Krath (Buzz Killington):Scream as many obscenities that I can think of over my headset! Then carefully lean down to grab the acetylene cart before it rips my trousers off!
[3] Worried about losing your trousers? No problem! Say what you will about Insomnicorp, but they make durable trousers- they say the trousers are meant to have a lifespan of several employees. Far more pressing is the danger of ripping your you off your engine- actually, a plaque right by your face says it's Insomnicorp's engine, but same difference. You try to lift the torch up- [2] Whoops! There she goes. Fortunately for you crane guy finally got back to his post, and he lowers the engine down. In a weird way, you had been so preoccupied with not falling and dying that you didn't notice the explosion from the tank you dropped. What had been a metal floor crunches under your feet. Eddo contacts you on your headset: "Now, normally I'd kill you and a half for what just happened, but I know it was more my fault than yours. Now, Insomnicorp doesn't actually authorize payment just for being in dangerous situations, but the records now say you did some repairs on the engine before it was lifted. Just get over to Hangar D with Andy and Christopher, the electrician. If you're wondering about the frigate, we got that ladder ready. Someone else'll handle the welding."
Payment recieved: 5000 credits for engine repair. A man named Andy meets you in Hangar D. There's a large, armed frigate in the hangar, with a gaping hull breach. An electrician named Christopher Connor has been waiting for you, you'll be working on the same job. He shows you up the open loading ramp and to a hall in the ship, along the hull breach. There is a gap in the floor a little more than six feet across, cutting you off from the dead-end electrical room on the other side. You can see a breaker panel just begging to be used. Around the damaged floor, however, there are sparks of electricity. "We need you to shut off the power here since there's a broken power conduit running where the floor used to be. Thing is, power control's on the other side. Ain't it a puzzler? Now, I really hadn't ought to be standing so close to the damaged floor. I'll leave you and Buzz to figure this out. Good luck!" Andy then runs away from you.

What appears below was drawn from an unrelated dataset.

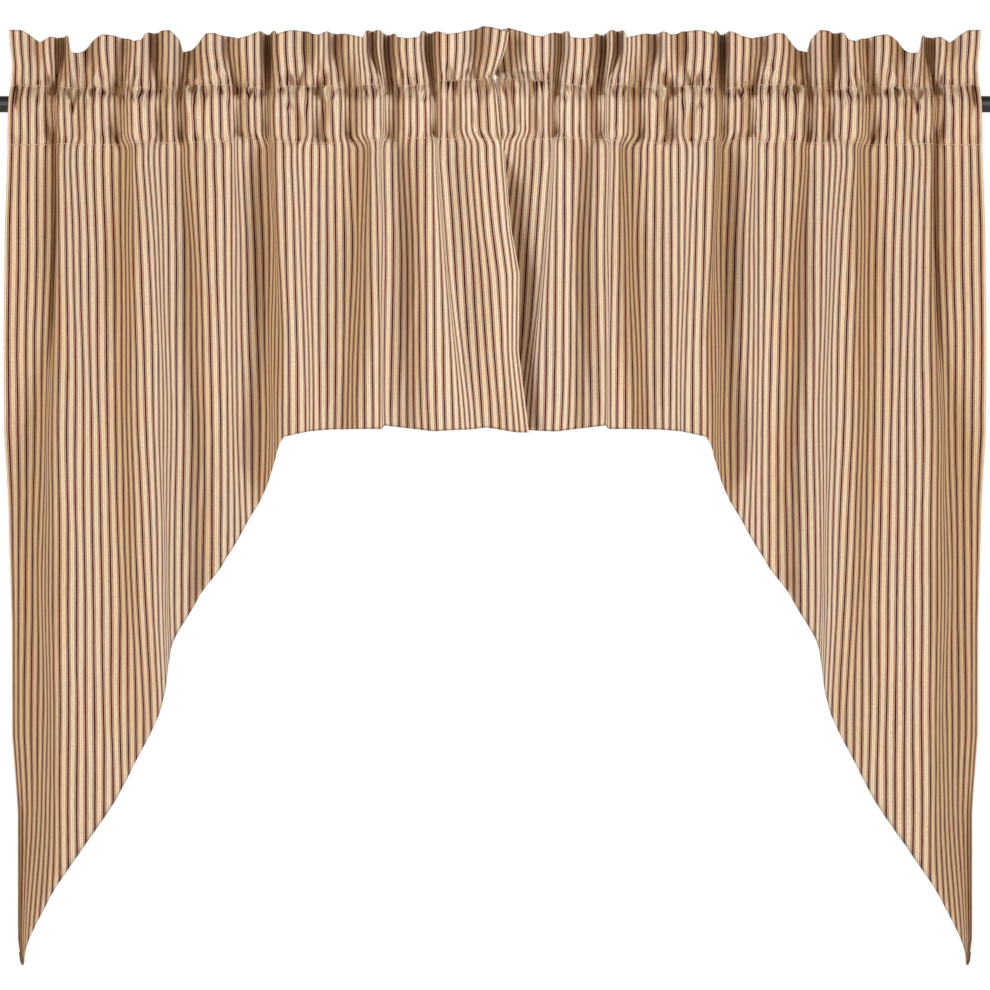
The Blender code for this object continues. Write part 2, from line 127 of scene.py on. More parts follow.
# Below the pocket. Columns: stripe, how far out the crease lies at the lower
# stitches and 132, 230 and 312 mm under the rod, depth at 132 and at 312 mm.
HANGING_CREASES = (
    (0.5, 475.2, 477, 477.8, 478.4, 12, 30),
    (2, 463.7, 464.2, 465.5, 465.5, 11, 30),
    (4, 446.7, 446.3, 448.8, 449.5, 10, 26),
    (5, 438.2, 438, 441.2, 443, 8, 21),
    (6, 430.6, 430.5, 434.6, 438.6, 6, 14),
    (7.4, 428, 428.3, 432.2, 436.2, 14, 2),
    (9, 426.5, 426, 429.6, 430.4, -3, -10),
    (10, 425.4, 424, 423.5, 423.6, -11, -15),
    (11, 417.9, 415.4, 414.9, 414.9, -12, -14),
    (12, 413.5, 409.3, 408.1, 407.7, -6, -10),
    (13, 407.8, 404, 401.7, 400.3, 1, -6),
    (15, 391.4, 389.4, 387.6, 386, 10, 2),
    (16, 382.6, 380.6, 378.8, 377.3, 11, 2),
    (17, 373.7, 371.9, 370.3, 369.1, 10, 0),
    (18, 365.1, 364.3, 363.5, 362.5, 6, -5),
    (19, 358.8, 359.4, 359, 357.5, -1, -12),
    (20, 354.8, 355.4, 354.5, 352.9, -9, -18),
    (21, 352.4, 351.3, 348.5, 346.8, -16, -20),
    (22, 349.5, 343.9, 340.3, 338, -19, -19),
    (23, 340.8, 335.3, 331.8, 330.4, -19, -15),
    (24, 336.7, 330.1, 327, 325.2, -13, -8),
    (26, 326.7, 323.1, 321.3, 319.5, 3, 8),
    (27, 320.4, 319.1, 317.4, 316.6, 10, 16),
    (28, 311.6, 311.6, 311.4, 312.4, 15, 23),
    (29, 305.7, 303.3, 303.1, 304.9, 16, 27),
    (30, 303, 297.2, 295.8, 296, 10, 27),
    (31, 299.1, 293, 290.1, 289.7, 2, 21),
    (32, 291, 287.6, 285.1, 283.4, -4, 15),
    (33, 282.2, 279.4, 277.4, 276.2, -7, 11),
    (34, 273.3, 270.5, 268.5, 267.4, -7, 11),
    (35, 264.5, 262.3, 260.8, 260.9, -5, 16),
    (36, 255.9, 256.1, 256.3, 256, 1, 23),
    (37, 254, 252.3, 253.1, 252.2, 9, 30),
    (38, 251.8, 248.7, 248.3, 246.5, 17, 33),
    (39, 247, 243.3, 241.1, 238.4, 24, 33),
    (40, 238.8, 235.5, 232.4, 230, 28, 31),
    (41, 230.5, 227, 225, 223.8, 26, 25),
    (42, 221.7, 220.1, 221, 220.1, 20, 17),
    (43, 219.5, 215.7, 218.1, 217.6, 12, 9),
    (45, 215.9, 212.5, 210.2, 211.2, -5, -7),
    (46, 214.3, 210.9, 206.3, 206.4, -13, -12),
    (47, 205.3, 202.6, 201, 200, -14, -14),
    (48, 197.5, 194.2, 192.3, 191.5, -11, -13),
    (49, 192.6, 188.7, 185.5, 182.7, -4, -11),
    (50, 187.4, 185, 181.8, 179.9, 4, -3),
    (51, 179.1, 180.7, 178.1, 177.3, 11, 5),
    (52, 171.4, 172.7, 172.2, 171.1, 15, 11),
    (53, 164.2, 164.3, 164, 164, 16, 16),
    (55, 148.6, 146.7, 146.9, 149.7, 14, 14),
    (56, 142.7, 138.3, 141.4, 144.7, 12, 7),
    (57, 134.1, 133.2, 137.4, 139.4, 5, 0),
    (58, 127, 130.2, 133.6, 134.1, -3, -6),
    (59, 123.2, 126.4, 127.7, 126.3, -11, -9),
    (60, 121.7, 121, 119.7, 117.7, -17, -8),
    (61, 115.9, 112.5, 112.1, 111.3, -18, -6),
    (61.5, 112.5, 110, 109.7, 110, -17, -5),
    (63, 113, 112, 111.8, 112, -4, 8),
    (65, 109.4, 107.9, 108.4, 109.6, 16, 24),
    (66, 99.9, 99.4, 100.9, 102.9, 18, 26),
    (67, 94.3, 91.3, 92.2, 95, 15, 24),
    (68, 90.1, 85.3, 85.2, 87.1, 9, 21),
    (69, 84.3, 80.3, 79.3, 80.3, 1, 16),
    (70, 76.4, 74.8, 73.2, 72.4, -5, 13),
    (71, 67.8, 67.8, 66.8, 65.4, -10, 9),
    (72, 60, 59.2, 59.2, 57, -10, 8),
    (73, 57.5, 52.8, 50.3, 49.1, -4, 9),
    (74, 56.5, 49.7, 43.8, 40.1, 4, 9),
    (75, 55.5, 49, 40.4, 33.2, 12, 12),
    (76, 54.9, 48.4, 38.5, 28.3, 19, 17),
    (77, 46, 41, 33.5, 24.3, 21, 22),
    (78, 37.3, 32.5, 26.2, 19.5, 19, 25),
    (79, 29.2, 24.1, 17.6, 12.1, 16, 25),
    (80, 22.8, 17.3, 9.4, 3.3, 12, 23),
    (81, 16.9, 10.4, 1.6, -4.4, 9, 19),
    (82, 8.4, 2.2, -7.2, -11.2, 8, 16),
    (83, 0.6, -6.7, -12.8, -18.4, 8, 13),
    (84, -6.5, -13.1, -16.1, -23.5, 10, 12),
    (85.6, -9, -17, -23, -32, 14, 14),
)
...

IronyOwl (Widget):Deal with this little... business. Once that's dealt with, head back to the crane and see if the welder guy is ready to come down.

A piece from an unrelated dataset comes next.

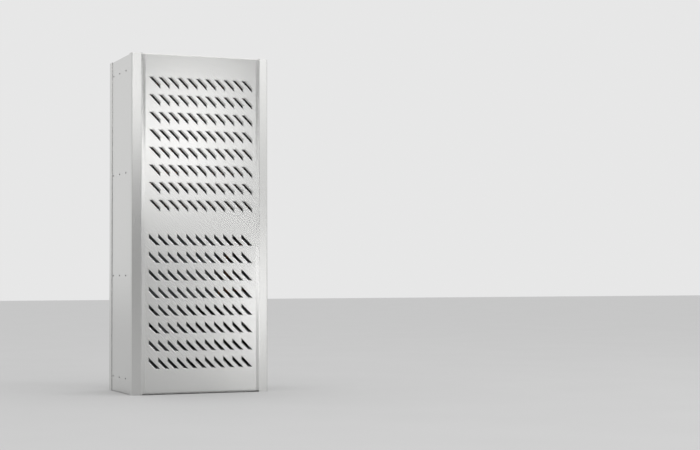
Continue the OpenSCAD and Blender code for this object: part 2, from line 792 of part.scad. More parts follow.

[5] You deal with your... business. It wasn't a 'little' business, but it was indeed dealt with. And... wait? What's that noise? [4] You turn the volume up on your headset, to hear something along the lines of "GET YER ARSE OVER HERE YEH BARMY TWAT! I'M 'ANGIN' UPSIDE FUCKWARDS HERE!" Now that both your ignorance and incontinence have been handled, you rush back into the crane seat. My god! There's a man hanging from the engine! What horrible luck could have him even standing up there in the first place? But at least you already know how to run the crane. Just lower the engine, put it back up so somebody can work on it safely, and bob's yer uncle
ack you mean it's all done. You're finished just in time to hear yet another stranded person begging for your assistance: "Hey, transport guy, if you could grab a shuttle and come pick me up, that'd be great. I'm floating aimlessly outside Hangar C, 'kay, thanks." The bloody berk arg you mean ungrateful jerk. Payment received: 5000 credits for engine repair.
slMagnvox (Christopher Connor):
Cha-ching! Office 7 Creature is alright in my book! Will have to send it a postcard when I make it to the big city.
- Go back to the caf and get a cup of coffee for myself and one for my good pal Andy
- Relax a moment and enjoy coffee
- Head to Hangar D!
Throw coffee into Andy's face Deliver coffee and get to work on that majestic battleship!
You go to the cafeteria, [2] but you do not enjoy your coffee. Frankly it's just hot, bitter water. [1] You try to get a drink for Andy, but you spill it. You consider ordering another, but if you stick around someone might ask you to clean up your mess. In fact, one the people you got
coffee brown hot water on is a space marine- covered from head to toe in menacing powered armor. There are several of them, they must have gotten here recently. He hasn't noticed the spill yet, but all the better reason to make yourself scarce. A large, armed frigate awaits you in Hangar D- it has a gaping hole in the side. Andy asks you to wait a moment, and you're joined by a welder called Buzz Killington, as if you hadn't had enough to do with ominous names already. "Glad you could make it... the other electrician we sent on that job didn't come back. I'm sure you're just the material we need for this." He shows you up the ramp and to a hall in the ship, along the hull breach. There is a gap in the floor a little more than six feet across, cutting you off from the dead-end electrical room on the other side. You can see a breaker panel just begging to be used. Around the damaged floor, however, there are sparks of electricity. "We need you to shut off the power here since there's a broken power conduit running where the floor used to be. Thing is, power control's on the other side. Ain't it a puzzler? Now, I really hadn't ought to be standing so close to the damaged floor. I'll leave you and Buzz to figure this out. Good luck!" Andy then runs away from you. Again.
maxicaxi (Samuel Wright):You're not completely sure there's much need to run, but hey, it pays to be safe. [1] You charge out into a hangar- BOOM! You're immediately blasted by an explosion from a dropped welding torch. Since you weren't in Insomnicorp records, the janitors were ordered to simply hide your remains.
Ochita (Dave Hal):You've just come aboard, from the "replacement shuttle", an inexorably cramped vehicle comparable to a rocket-powered bathtub. Your recruitment form said you were to report to Hangar D for "security system debug". There is a startling lack of other information.